Although it’s not much help with dodging ski boats and wake boarders, a bit of insider information about summertime fishing is that it has the potential to be the best and easiest fishing of the year.

The basis for this claim is finding good water quality. The same water quality that swimmers and skiers find pleasant has the opposite effect on fish – warmer waters mean lower levels of dissolved oxygen. However, with a little bit of understanding of the science of impounded reservoirs, anglers who understand and look for thermoclines will also find that layer of water where most of the fish concentrate during the summer.

A typical reservoir may have uniform temperatures throughout the lake, from top to bottom, for only a short time in the spring and again in the fall. In the summer, most lakes with sufficient depth are stratified into distinct, non-mixing layers of different temperatures. The top warmer layer is referred to as the epilimnion and the colder bottom layer is known as the hypolimnion. These two layers are separated by the metalimnion layer. The metalimnion, also known as the thermocline, is a zone of rapidly changing temperature.

thermocline

Most big bodies of water will go through this stratification process in the summer, cooler oxygenated water sinks to the lower levels leaving the upper water column too hot for most fish’s preference. At the lowest levels, decomposition of organic material on the lake floor consumes the usable amounts of oxygen and renders much of this cold-water layer to be unusable. What’s level is a narrow band of cooler, well oxygenated water, where water quality is at it’s optimal level.

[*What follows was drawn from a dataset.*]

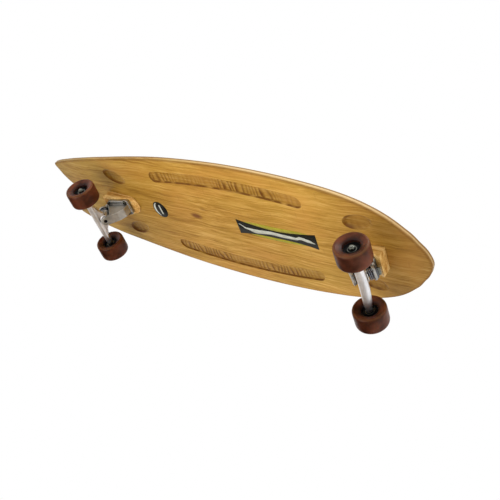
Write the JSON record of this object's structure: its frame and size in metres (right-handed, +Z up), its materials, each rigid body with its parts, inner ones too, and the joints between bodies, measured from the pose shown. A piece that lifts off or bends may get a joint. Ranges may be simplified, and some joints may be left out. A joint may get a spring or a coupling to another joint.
{
  "type": "surf-style longboard",
  "caption": "Swallow-tail bamboo longboard with two spring-centred carving trucks on wedge risers and wide urethane wheels.",
  "frame": {"origin": "on the ground, under the middle of the board's length and width", "axes": "+X to the nose, +Y to the rider's left when facing the nose, +Z up; the wheels stand on z = 0"},
  "size_m": [1.2324, 0.3978, 0.1593],
  "materials": {
    "bamboo": "satin varnish",
    "grip": "grit sheet",
    "riser_wood": "satin varnish",
    "cast_aluminium": "as cast, lightly blasted",
    "polished_aluminium": "polished",
    "steel": "zinc plated",
    "spring_steel": "bright drawn wire",
    "black_steel": "black oxide",
    "bronze": "plain sintered",
    "urethane": "glossy, slightly see-through",
    "black_plastic": "moulded"
  },
  "bodies": {
    "board": {"deck": "bamboo", "grip_sheet": "grip", "riser_front": "riser_wood", "truck_base_front": "cast_aluminium", "kingpin_front": "steel", "pivot_washer_front": "bronze", "centring_spring_front": "spring_steel", "deck_bolt_front_1": "black_steel", "deck_bolt_front_2": "black_steel", "deck_bolt_front_3": "black_steel", "deck_bolt_front_4": "black_steel", "deck_nut_front_1": "steel", "deck_nut_front_2": "steel", "deck_nut_front_3": "steel", "deck_nut_front_4": "steel", "riser_rear": "riser_wood", "truck_base_rear": "cast_aluminium", "kingpin_rear": "steel", "pivot_washer_rear": "bronze", "centring_spring_rear": "spring_steel", "deck_bolt_rear_1": "black_steel", "deck_bolt_rear_2": "black_steel", "deck_bolt_rear_3": "black_steel", "deck_bolt_rear_4": "black_steel", "deck_nut_rear_1": "steel", "deck_nut_rear_2": "steel", "deck_nut_rear_3": "steel", "deck_nut_rear_4": "steel"},
    "front_truck": {"hanger_front": "polished_aluminium", "axle_front": "steel", "spring_seat_front": "steel", "axle_nut_front_left": "steel", "axle_nut_front_right": "steel"},
    "rear_truck": {"hanger_rear": "polished_aluminium", "axle_rear": "steel", "spring_seat_rear": "steel", "axle_nut_rear_left": "steel", "axle_nut_rear_right": "steel"},
    "front_left_wheel": {"tyre_front_left": "urethane", "wheel_core_front_left": "black_plastic", "bearing_inner_front_left": "steel", "bearing_outer_front_left": "steel", "bearing_spacer_front_left": "steel"},
    "front_right_wheel": {"tyre_front_right": "urethane", "wheel_core_front_right": "black_plastic", "bearing_inner_front_right": "steel", "bearing_outer_front_right": "steel", "bearing_spacer_front_right": "steel"},
    "rear_left_wheel": {"tyre_rear_left": "urethane", "wheel_core_rear_left": "black_plastic", "bearing_inner_rear_left": "steel", "bearing_outer_rear_left": "steel", "bearing_spacer_rear_left": "steel"},
    "rear_right_wheel": {"tyre_rear_right": "urethane", "wheel_core_rear_right": "black_plastic", "bearing_inner_rear_right": "steel", "bearing_outer_rear_right": "steel", "bearing_spacer_rear_right": "steel"}
  },
  "joints": [
    {"name": "front_steer", "type": "hinge", "parent": "board", "child": "front_truck", "pos_m": [0.463, 0, 0.046], "axis": [0.7071, 0, 0.7071], "range_deg": [-30, 30], "stiffness_Nm_per_rad": 15},
    {"name": "rear_steer", "type": "hinge", "parent": "board", "child": "rear_truck", "pos_m": [-0.3534, 0, 0.046], "axis": [-0.7071, 0, 0.7071], "range_deg": [-30, 30], "stiffness_Nm_per_rad": 15},
    {"name": "front_left_wheel_spin", "type": "hinge", "parent": "front_truck", "child": "front_left_wheel", "pos_m": [0.491, 0.1019, 0.0413], "axis": [0, 1, 0], "continuous": true},
    {"name": "front_right_wheel_spin", "type": "hinge", "parent": "front_truck", "child": "front_right_wheel", "pos_m": [0.491, -0.1019, 0.0413], "axis": [0, 1, 0], "continuous": true},
    {"name": "rear_left_wheel_spin", "type": "hinge", "parent": "rear_truck", "child": "rear_left_wheel", "pos_m": [-0.3814, 0.1019, 0.0413], "axis": [0, 1, 0], "continuous": true},
    {"name": "rear_right_wheel_spin", "type": "hinge", "parent": "rear_truck", "child": "rear_right_wheel", "pos_m": [-0.3814, -0.1019, 0.0413], "axis": [0, 1, 0], "continuous": true}
  ]
}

The best way to find if there is a thermocline and the depth of it’s location is by adjusting the sensitivity on most of today’s modern sonar units. The cooler, denser water will return the signal and mark a slight line across the graph, marking the depth level. Since it will also be the level where most of the fish are holding, you should expect to see concentrated fish arches.

Another way to determine the thermocline when using live bait is by how long the bait will live at a given depth. If you suspend the bait up too high in the water column, the heated water will quickly kill the bait. If you drop the bait below the thermocline, the lack of oxygen from the hypolimnion layer will also kill the bait. It’s also important when fishing any live bait vertically beneath the boat to get the bait down to the thermocline quickly without killing it.

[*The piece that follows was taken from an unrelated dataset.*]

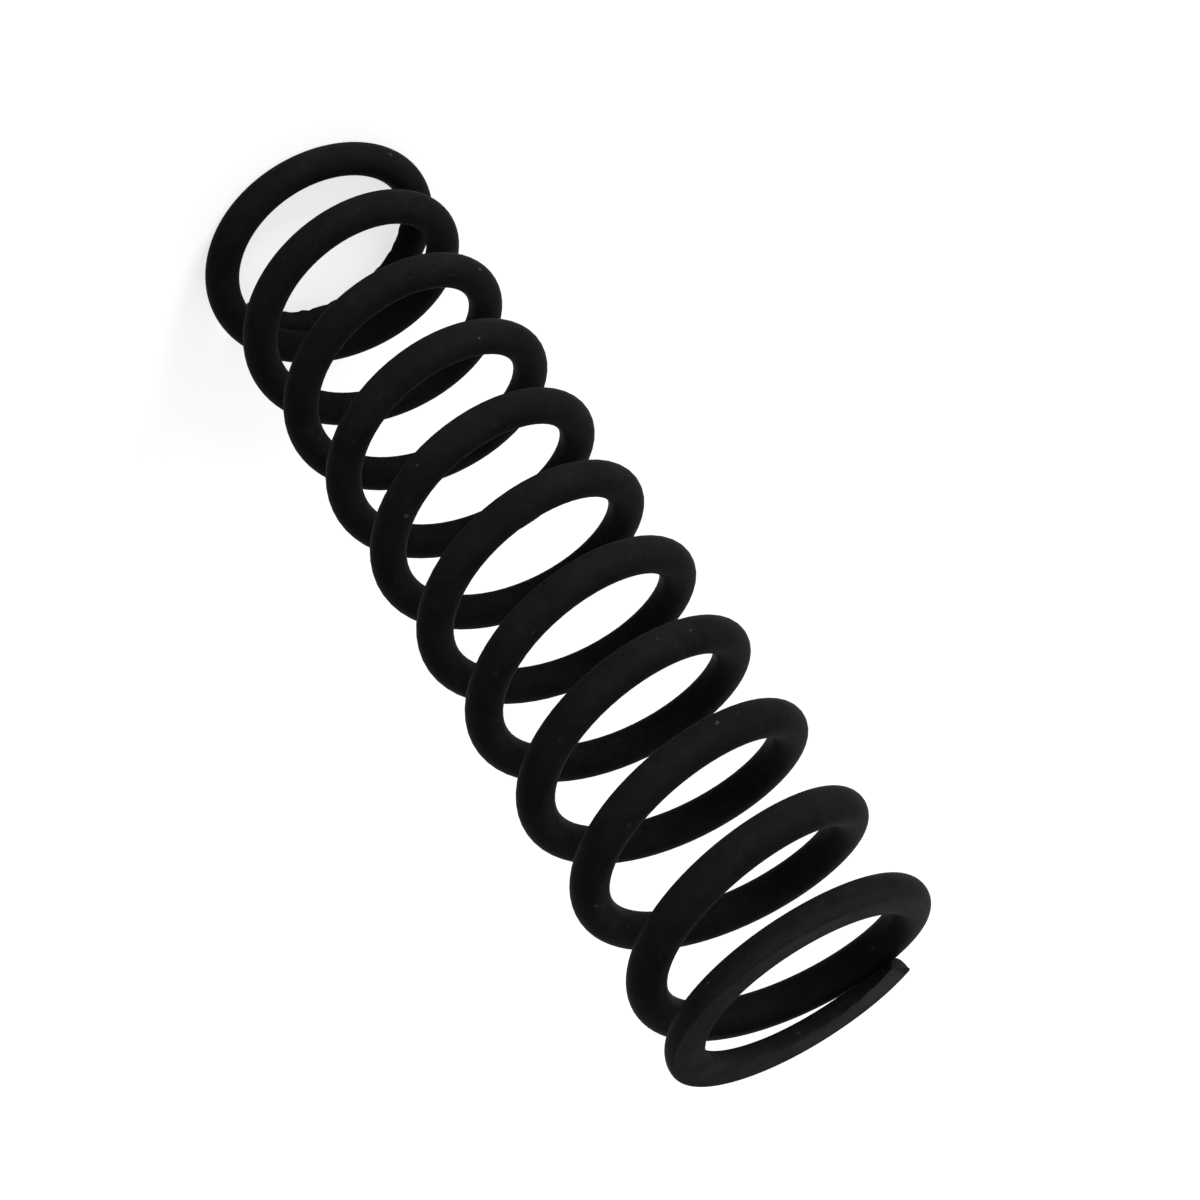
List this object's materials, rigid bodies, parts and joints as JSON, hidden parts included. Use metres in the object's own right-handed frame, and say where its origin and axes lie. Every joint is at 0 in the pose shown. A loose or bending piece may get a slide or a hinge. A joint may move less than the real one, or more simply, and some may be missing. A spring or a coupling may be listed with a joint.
{
  "type": "tensioner spring",
  "caption": "Open coil compression spring of round black wire, wound right-hand, with closed ends ground flat, for a belt or chain tensioner.",
  "frame": {"origin": "on the coil's axis, at the lower ground face", "axes": "+Z along the coil's axis towards the upper ground face; the lower wire tip lies on +X"},
  "size_m": [0.0152, 0.0152, 0.0565],
  "materials": {
    "black_wire": "matte black phosphate over spring steel"
  },
  "bodies": {
    "root": {"spring": "black_wire"}
  },
  "joints": []
}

Just finding the thermocline layer, however, is not enough. While some species of fish will nomadically hang out at that level, it’s a better bet to connect with predatory fish if there is either bait or cover at this same level.

Finding an area where standing submerged timber reaches up to the level of the thermocline is a great place to find catchable fish, multiply by two if there are also baitfish.

During the summer, fish will move into submerged timber because it provides shade, cover, and access to deeper water near a main river channel, but rarely do so if the water quality is poor. Fishing in a forest of standing timber can also be hard on your nerves and tackle, so it’s best to look for a bare spot in the trees or where open areas meet the underwater tree line.

Humps and points are also on the fish attraction list. If there is some current in the lake, expect the thermocline to vary with the bottom terrain. Many professional anglers and guides make a living fishing break lines – an underwater ridge where the bottom drops away to deeper water.

rods bending

As a method of locating fish at a particular depth, get on a specific break line and just follow it across an expanse of deepwater flat. Since we already know that fish are more inclined to suspend at the level of the thermocline, the key is to put your baits right in the top of the thermocline and then follow the break line until you come across the fish holding on or above some kind of structure.

Manmade cover is another possibility. Bridge pilings, wharves, docks and the like will hold fish in the summer, but again may affect the level of the thermocline and or it’s intensity.

Different species of fish will be targeted differently based on their feeding and staging preferences. Crappie or striped bass may school more horizontally and spread out over an area while black bass, trout, and walleye may be more nomadic. Be sure to chose baits and presentations that will maximize the depth time at the appropriate level.

Armed with this knowledge of thermoclines and deep-water habitat can make summertime fishing more enjoyable and productive, but you’ll never know if you don’t go.